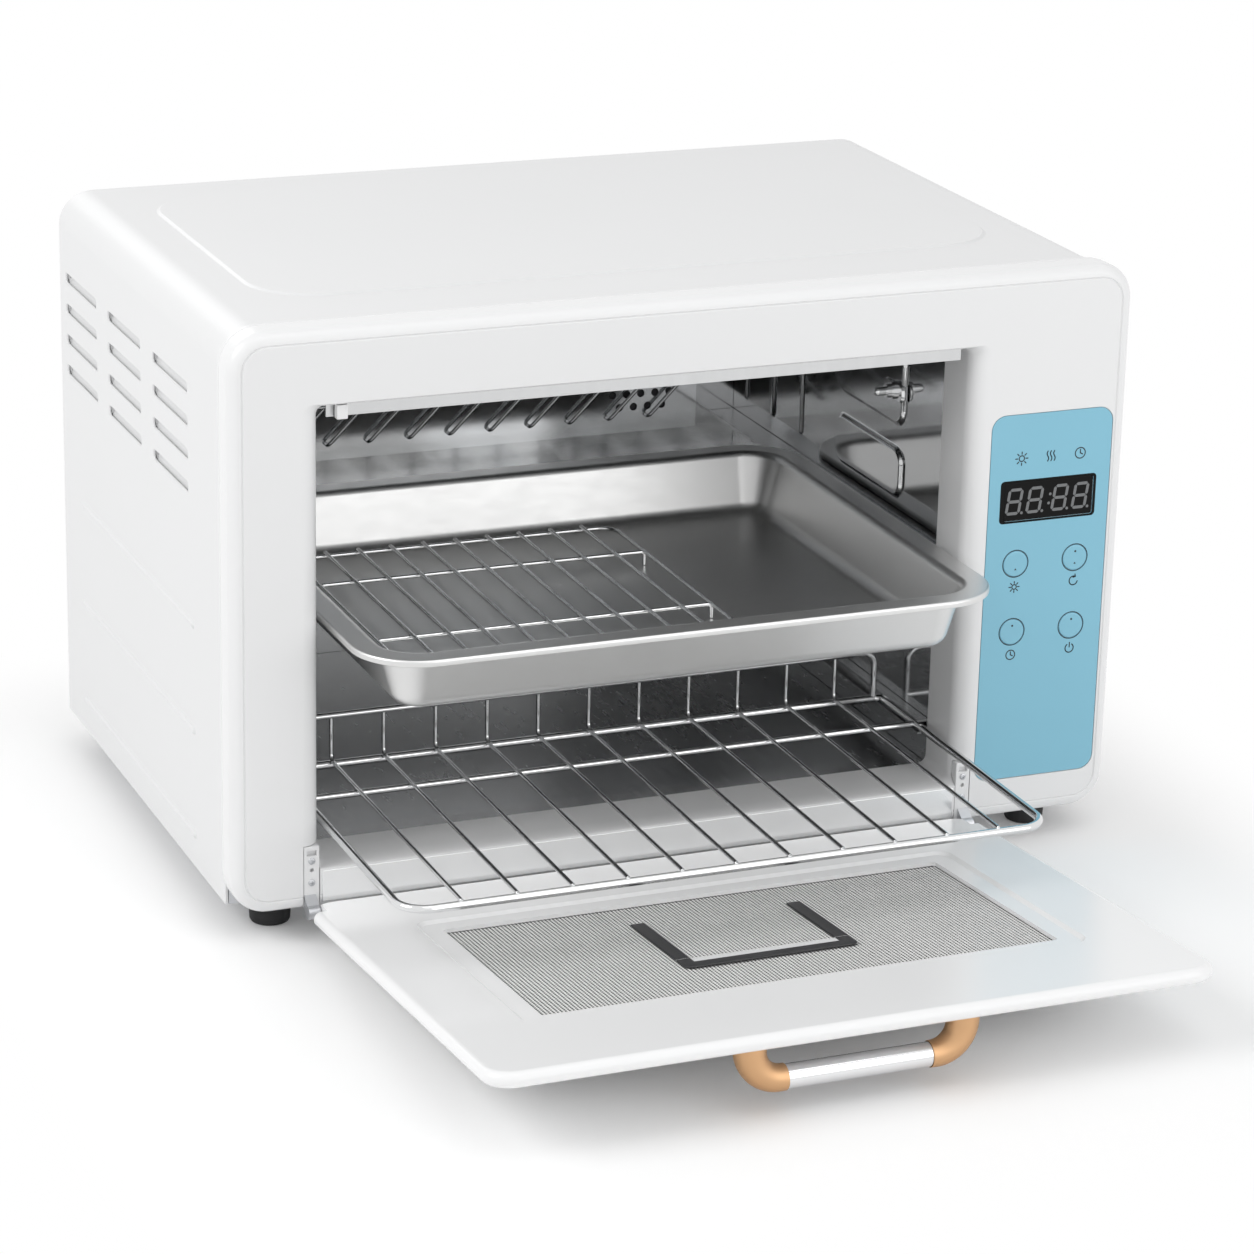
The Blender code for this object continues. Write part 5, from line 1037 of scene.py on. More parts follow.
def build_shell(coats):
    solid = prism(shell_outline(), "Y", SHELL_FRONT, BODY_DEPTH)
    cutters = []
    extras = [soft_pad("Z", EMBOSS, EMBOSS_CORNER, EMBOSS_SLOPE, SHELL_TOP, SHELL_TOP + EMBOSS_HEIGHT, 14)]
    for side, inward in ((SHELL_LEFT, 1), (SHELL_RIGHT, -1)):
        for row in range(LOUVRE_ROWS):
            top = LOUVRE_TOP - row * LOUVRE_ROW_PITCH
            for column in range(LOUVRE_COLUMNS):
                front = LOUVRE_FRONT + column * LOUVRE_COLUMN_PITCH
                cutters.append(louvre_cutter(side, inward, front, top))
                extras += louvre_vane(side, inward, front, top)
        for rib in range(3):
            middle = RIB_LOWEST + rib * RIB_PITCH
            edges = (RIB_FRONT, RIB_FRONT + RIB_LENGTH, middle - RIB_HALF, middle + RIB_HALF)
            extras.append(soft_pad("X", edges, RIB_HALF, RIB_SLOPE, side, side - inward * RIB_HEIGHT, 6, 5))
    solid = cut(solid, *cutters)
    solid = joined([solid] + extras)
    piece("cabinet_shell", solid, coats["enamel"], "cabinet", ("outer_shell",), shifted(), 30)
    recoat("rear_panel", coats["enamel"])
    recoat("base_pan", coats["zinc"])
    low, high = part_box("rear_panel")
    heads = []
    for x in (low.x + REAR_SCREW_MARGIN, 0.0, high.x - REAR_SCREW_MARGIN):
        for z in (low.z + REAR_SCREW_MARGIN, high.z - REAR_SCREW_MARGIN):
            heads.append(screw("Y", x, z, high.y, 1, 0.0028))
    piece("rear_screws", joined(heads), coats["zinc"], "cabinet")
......
* PROBLEM TO WORK ON
Restate the data above exactly, keeping each word as it stands.

* REPLY TO THE EXERCISE
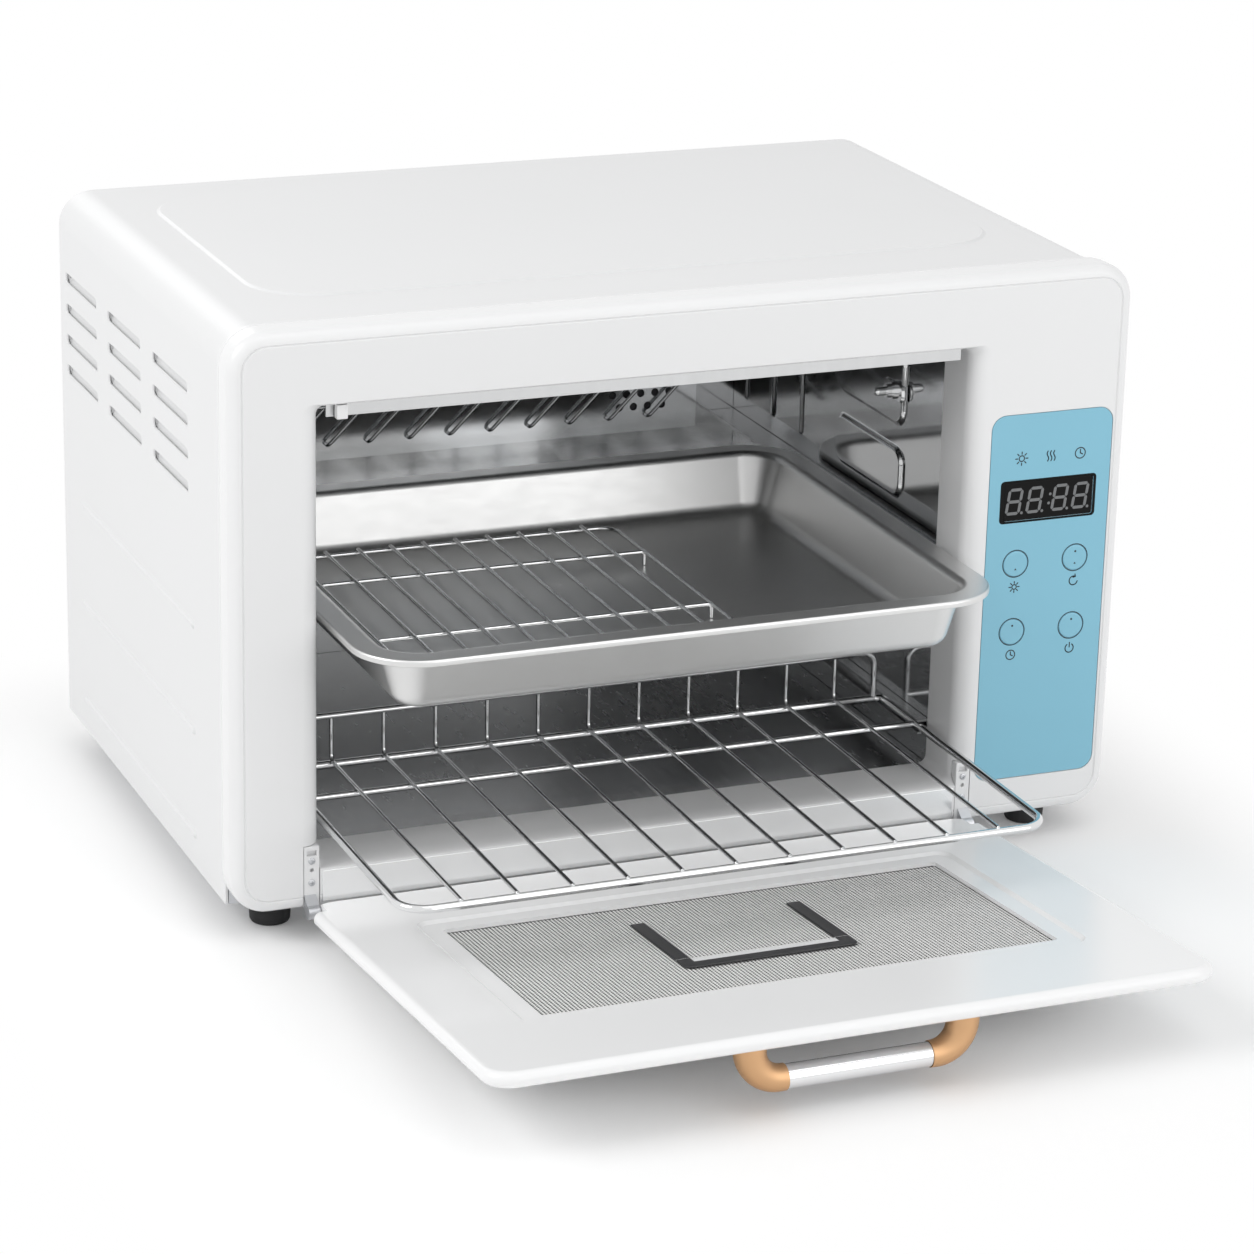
The Blender code for this object continues. Write part 5, from line 1037 of scene.py on. More parts follow.
def build_shell(coats):
    solid = prism(shell_outline(), "Y", SHELL_FRONT, BODY_DEPTH)
    cutters = []
    extras = [soft_pad("Z", EMBOSS, EMBOSS_CORNER, EMBOSS_SLOPE, SHELL_TOP, SHELL_TOP + EMBOSS_HEIGHT, 14)]
    for side, inward in ((SHELL_LEFT, 1), (SHELL_RIGHT, -1)):
        for row in range(LOUVRE_ROWS):
            top = LOUVRE_TOP - row * LOUVRE_ROW_PITCH
            for column in range(LOUVRE_COLUMNS):
                front = LOUVRE_FRONT + column * LOUVRE_COLUMN_PITCH
                cutters.append(louvre_cutter(side, inward, front, top))
                extras += louvre_vane(side, inward, front, top)
        for rib in range(3):
            middle = RIB_LOWEST + rib * RIB_PITCH
            edges = (RIB_FRONT, RIB_FRONT + RIB_LENGTH, middle - RIB_HALF, middle + RIB_HALF)
            extras.append(soft_pad("X", edges, RIB_HALF, RIB_SLOPE, side, side - inward * RIB_HEIGHT, 6, 5))
    solid = cut(solid, *cutters)
    solid = joined([solid] + extras)
    piece("cabinet_shell", solid, coats["enamel"], "cabinet", ("outer_shell",), shifted(), 30)
    recoat("rear_panel", coats["enamel"])
    recoat("base_pan", coats["zinc"])
    low, high = part_box("rear_panel")
    heads = []
    for x in (low.x + REAR_SCREW_MARGIN, 0.0, high.x - REAR_SCREW_MARGIN):
        for z in (low.z + REAR_SCREW_MARGIN, high.z - REAR_SCREW_MARGIN):
            heads.append(screw("Y", x, z, high.y, 1, 0.0028))
    piece("rear_screws", joined(heads), coats["zinc"], "cabinet")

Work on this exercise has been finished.